| Exercise |
Count how many lines in the material below hold the word "copy"; the reply is that number alone.

| Data segment |
______________________________

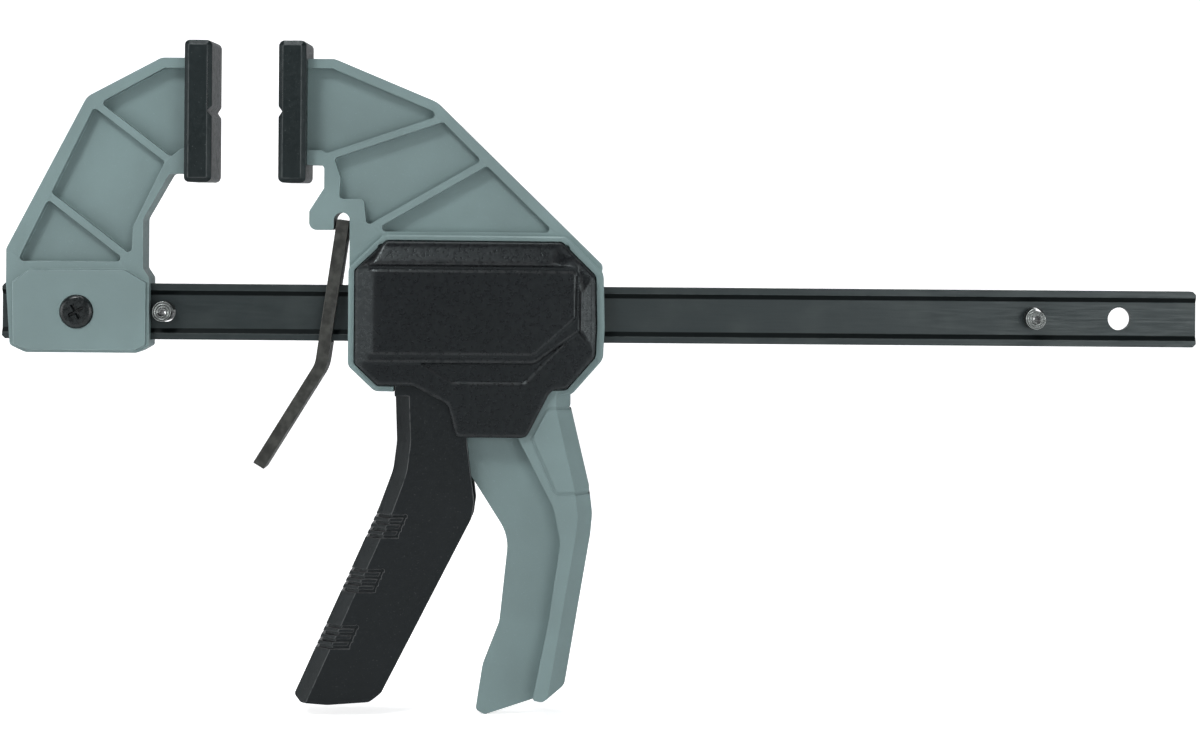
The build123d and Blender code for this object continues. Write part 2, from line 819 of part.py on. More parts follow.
        # shaped left end: one broad slope from the seam up to the panel
        with BuildSketch(Plane.XY.offset(below(20))):
            outline(
                [
                    (housing_left - 1, -side * (cover_low - 1.3), 0),
                    (housing_left + 6.3, -side * cover_panel, 0),
                    (housing_left + 12.0, -side * (cover_panel + 1.9), 0),
                    (housing_left - 1, -side * (cover_panel + 1.9), 0),
                ]
            )
        extrude(amount=bar_height + 40, mode=Mode.SUBTRACT)
        for x, z in cover_screws_at:
            with BuildSketch(level(cover_seat - 1)):
                with Locations((x, z)):
                    Circle(cover_screw_radius if side > 0 else cover_screw_radius + fit)
            extrude(amount=side * (4.0 if side > 0 else 20), mode=Mode.SUBTRACT)
            if side < 0:
                with BuildSketch(level(tongue_inner - 0.1)):
                    with Locations((x, z)):
                        Circle(cover_screw_head_radius + fit)
                extrude(amount=side * 20, mode=Mode.SUBTRACT)
    return shell


front_cover = cover(1)
save(front_cover, "front_cover")
rear_cover = cover(-1)
save(rear_cover, "rear_cover")

# ---------------------------------------------------------------- screws of the covers
screw_seat = tongue_inner - 0.1
with BuildPart() as cover_screws:
    for x, z in cover_screws_at:
        with BuildSketch(Plane.XZ.offset(-screw_seat)):
            with Locations((x, z)):
                Circle(cover_screw_head_radius)
        extrude(amount=-cover_screw_head_height)
        with BuildSketch(Plane.XZ.offset(-screw_seat - cover_screw_head_height)):
            with Locations((x, z)):
                with Locations(Rotation(0, 0, recess_turn)):
                    Rectangle(*cover_screw_recess)
                    Rectangle(*reversed(cover_screw_recess))
        extrude(amount=1.2, mode=Mode.SUBTRACT)
        with BuildSketch(Plane.XZ.offset(-screw_seat)):
            with Locations((x, z)):
                Circle(cover_screw_radius)
        extrude(amount=screw_seat + tongue_inner - 0.2)
save(cover_screws, "cover_screws")

# ---------------------------------------------------------------- trigger
nose_x = plate_x - contact + nose_radius * (hypot(nose_back, nose_half) / nose_half - 1)
trigger_side = [
    (pivot_x - hub_radius, pivot_z + hub_radius, hub_radius - 0.1),
    (pivot_x + hub_radius, pivot_z + hub_radius, hub_radius - 0.1),
    (nose_x - nose_back, nose_half, 2),
    (nose_x, 0, nose_radius),
    (nose_x - nose_back, -nose_half, 2),
    (mx(49.6), plate_low - 2.5, 1.2),
    (mx(56.0), plate_low - 7.0, 3),
    (mx(59.2), -26.0, 6),
    (mx(59.2), -38.9, 12),
    (mx(61.6), -58.3, 4),
    (mx(60.9), -63.5, 4),
    (mx(33.2), -118.1, 3),
    (mx(29.5), -121.0, 3),
    (mx(16.4), -122.0, 8),
    (mx(7.9), -121.4, 1.2),
    (mx(5.6), -119.3, 1.2),
    (mx(31.8), -60.5, 25),
    (mx(36.1), -48.7, 14),
    (mx(37.2), -39.8, 14),
    (mx(36.6), -23.6, 12),
    (mx(38.5), -14.0, 10),
    (pivot_x - hub_radius, 10.0, 6),
]


def trigger_bevels(size):
    """Wedges that bevel the finger face from its foot up to just below the housing."""
    return bevel_wedges(
        [
            (mx(3.2), -124.6),
            (mx(31.8), -60.5),
            (mx(36.1), -48.7),
            (mx(37.2), -39.8),
            (mx(36.65), -25.6),
        ],
        [25, 14, 14],
        trigger_half,
        size,
    )


with BuildPart() as grip_core:
    with BuildSketch(Plane.XZ):
        outline(trigger_side)
        offset(amount=-grip_depth)
    extrude(amount=trigger_half - 0.8, both=True)
    add(trigger_bevels(trigger_bevel + 1.4 * grip_depth).part, mode=Mode.SUBTRACT)

with BuildPart() as grip_slots:
    for end, top in grip_groups:
        for slot in range(4):
            drop = slot * grip_pitch
            with Locations((end - drop * tan(radians(grip_lean)), 0, top - drop)):
                Box(60, 40, grip_slot, align=(Align.MAX, Align.CENTER, Align.MAX))
        # line down the ends of the slots
        with Locations((end, 0, top)):
            Box(
                0.8,
                40,
                (3 * grip_pitch + grip_slot) / cos(radians(grip_lean)),
                rotation=(0, grip_lean, 0),
                align=(Align.MAX, Align.CENTER, Align.MAX),
            )
    add(grip_core.part, mode=Mode.SUBTRACT)

with BuildPart() as trigger:
    with BuildSketch(Plane.XZ):
        outline(trigger_side)
    extrude(amount=trigger_half, both=True)
    add(trigger_bevels(trigger_bevel).part, mode=Mode.SUBTRACT)
    add(grip_slots.part, mode=Mode.SUBTRACT)
    # hollow, open towards the handle, that the bar and the handle's web run in
    wall = trigger_front_wall
    with BuildSketch(Plane.XZ):
        outline(
            [
                (mx(30.0), 12.0, 0),
                (mx(75.0), 12.0, 0),
                (mx(75.0), -130.0, 0),
                (mx(26.5), -130.0, 0),
                (mx(26.5), -118.2, 1),
                (mx(6.8) + wall, -118.2, 1),
                (mx(31.8) + wall, -60.5, 20),
                (mx(36.1) + wall, -48.7, 10),
                (mx(37.2) + wall, -39.8, 10),
                (mx(36.6) + wall, -23.6, 10),
                (mx(38.0) + wall, -11.5, 0),
                (mx(30.0), -11.5, 0),
            ]
        )
    extrude(amount=trigger_half - trigger_wall, both=True, mode=Mode.SUBTRACT)
    cross_hole(pivot_x, pivot_z, trigger_pin_radius + pivot_play)
save(trigger, "trigger")

with BuildPart() as trigger_pin:
    with BuildSketch(Plane.XZ):
        with Locations((pivot_x, pivot_z)):
            Circle(trigger_pin_radius)
    extrude(amount=trigger_half + 1.7, both=True)
save(trigger_pin, "trigger_pin")


# ---------------------------------------------------------------- drive
def drive_plate(x):
    """Hardened plate that bites the bar, with its front face at x."""
    with BuildPart() as plate:
        with BuildSketch(Plane.YZ.offset(x)):
            RectangleRounded(2 * (tongue_inner - plate_gap), -2 * plate_low, 2.0)
            Rectangle(bar_thickness + 2 * slide, bar_height + 2 * slide, mode=Mode.SUBTRACT)
        extrude(amount=drive_plate_thickness)
    return plate


drive_plate_1 = drive_plate(plate_x)
save(drive_plate_1, "drive_plate_1")
drive_plate_2 = drive_plate(plate_x + drive_plate_thickness)
save(drive_plate_2, "drive_plate_2")


def coil_spring(x_from, x_to, z, radius, wire, turns):
    """Compression spring along X between two planes, with the given coil centre radius."""
    travel = x_to - x_from - wire
    with BuildPart() as spring:
        with BuildLine() as path:
            Helix(
                pitch=travel / turns,
                height=travel,
                radius=radius,
                center=(x_from + wire / 2, 0, z),
                direction=(1, 0, 0),
            )
        # six flats stand for the round wire, so that the long sweep stays light
        with BuildSketch(Plane(path.line @ 0, z_dir=path.line % 0)) as section:
            RegularPolygon(wire / 2, 6)
        sweep(section.sketch, path=path.line, is_frenet=True)
    return spring


drive_spring = coil_spring(
    spring_x, cavity_right - contact, 0.0, drive_radius, drive_wire, drive_turns
)
save(drive_spring, "drive_spring")

# ---------------------------------------------------------------- release lever and brake spring
tilt = radians(lever_tilt)
bend = radians(lever_bend)
lever_top = (lever_pivot_x + 2.4 * tan(tilt), lever_pivot_z + 2.4)
elbow = (lever_pivot_x - (lever_pivot_z - lever_elbow_z) * tan(tilt), lever_elbow_z)
finger_end = (elbow[0] - lever_tail * sin(bend), elbow[1] - lever_tail * cos(bend))

with BuildPart() as release_lever:
    with BuildSketch(Plane.XZ):
        with BuildLine() as middle:
            FilletPolyline([lever_top, elbow, finger_end], radius=10.0)
        trace(middle.line, lever_thickness)
    extrude(amount=lever_width / 2, both=True)
    window_centre = Plane(
        origin=(lever_pivot_x - lever_pivot_z * tan(tilt), 0, 0),
        x_dir=(0, 1, 0),
        z_dir=(cos(tilt), 0, -sin(tilt)),
    )
    window_height = (bar_height + fit + lever_thickness * sin(tilt)) / cos(tilt)
    with BuildSketch(window_centre):
        Rectangle(bar_thickness + 4 * fit, window_height)
    extrude(amount=lever_thickness, both=True, mode=Mode.SUBTRACT)
save(release_lever, "release_lever")

brake_spring = coil_spring(
    brake_spring_x,
    cavity_left - 1.4 - contact,
    above(brake_spring_height),
    brake_spring_radius - fit - brake_wire / 2,
    brake_wire,
    3,
)
save(brake_spring, "brake_spring")
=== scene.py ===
"""Looks of a quick release bar clamp, laid out as a Blender add-on and run as a script.

Every piece is in metres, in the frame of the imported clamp: +X along the bar, +Z towards the pads.
The rigid pieces keep the shapes they were built with and get softened edges and a finish. The side
covers and the springs are modelled here, in the boxes of the built ones.
"""

import json
from math import cos, pi, radians, sin, tan

import bmesh
import bpy
from bpy.props import FloatProperty, FloatVectorProperty, PointerProperty
from bpy.types import Operator, Panel, PropertyGroup
from mathutils import Euler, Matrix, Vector

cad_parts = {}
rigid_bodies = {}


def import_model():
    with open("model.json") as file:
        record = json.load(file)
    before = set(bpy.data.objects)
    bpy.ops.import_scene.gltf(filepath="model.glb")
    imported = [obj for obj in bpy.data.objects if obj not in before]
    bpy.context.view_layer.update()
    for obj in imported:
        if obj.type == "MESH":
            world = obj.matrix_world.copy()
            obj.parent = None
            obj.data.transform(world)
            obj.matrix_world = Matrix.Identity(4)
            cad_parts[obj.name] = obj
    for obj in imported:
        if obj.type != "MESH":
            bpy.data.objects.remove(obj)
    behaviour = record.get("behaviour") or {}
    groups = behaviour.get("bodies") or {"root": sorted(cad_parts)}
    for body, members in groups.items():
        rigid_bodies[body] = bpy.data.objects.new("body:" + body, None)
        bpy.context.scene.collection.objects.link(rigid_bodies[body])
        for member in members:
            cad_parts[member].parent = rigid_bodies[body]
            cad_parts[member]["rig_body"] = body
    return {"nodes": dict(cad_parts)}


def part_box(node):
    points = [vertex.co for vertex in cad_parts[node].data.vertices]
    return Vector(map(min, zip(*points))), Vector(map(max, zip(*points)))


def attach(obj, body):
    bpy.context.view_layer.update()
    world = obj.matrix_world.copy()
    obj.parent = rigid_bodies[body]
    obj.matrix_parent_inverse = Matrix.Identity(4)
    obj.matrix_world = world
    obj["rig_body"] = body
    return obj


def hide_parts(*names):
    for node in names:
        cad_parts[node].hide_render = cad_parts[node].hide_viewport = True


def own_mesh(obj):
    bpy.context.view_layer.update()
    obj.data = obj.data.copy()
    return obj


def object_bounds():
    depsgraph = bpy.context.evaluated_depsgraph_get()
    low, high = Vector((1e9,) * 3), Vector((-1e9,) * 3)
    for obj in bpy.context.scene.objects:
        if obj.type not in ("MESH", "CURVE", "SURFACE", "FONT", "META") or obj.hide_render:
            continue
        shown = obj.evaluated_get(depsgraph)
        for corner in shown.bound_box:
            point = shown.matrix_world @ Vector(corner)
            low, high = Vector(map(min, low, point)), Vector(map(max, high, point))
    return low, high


bl_info = {
    "name": "Bar Clamp Looks",
    "version": (1, 0, 0),
    "blender": (4, 5, 0),
    "location": "3D View > Sidebar > Clamp",
    "description": "Finishes and stage for a quick release bar clamp",
    "category": "Object",
}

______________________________

| Output for this exercise |
3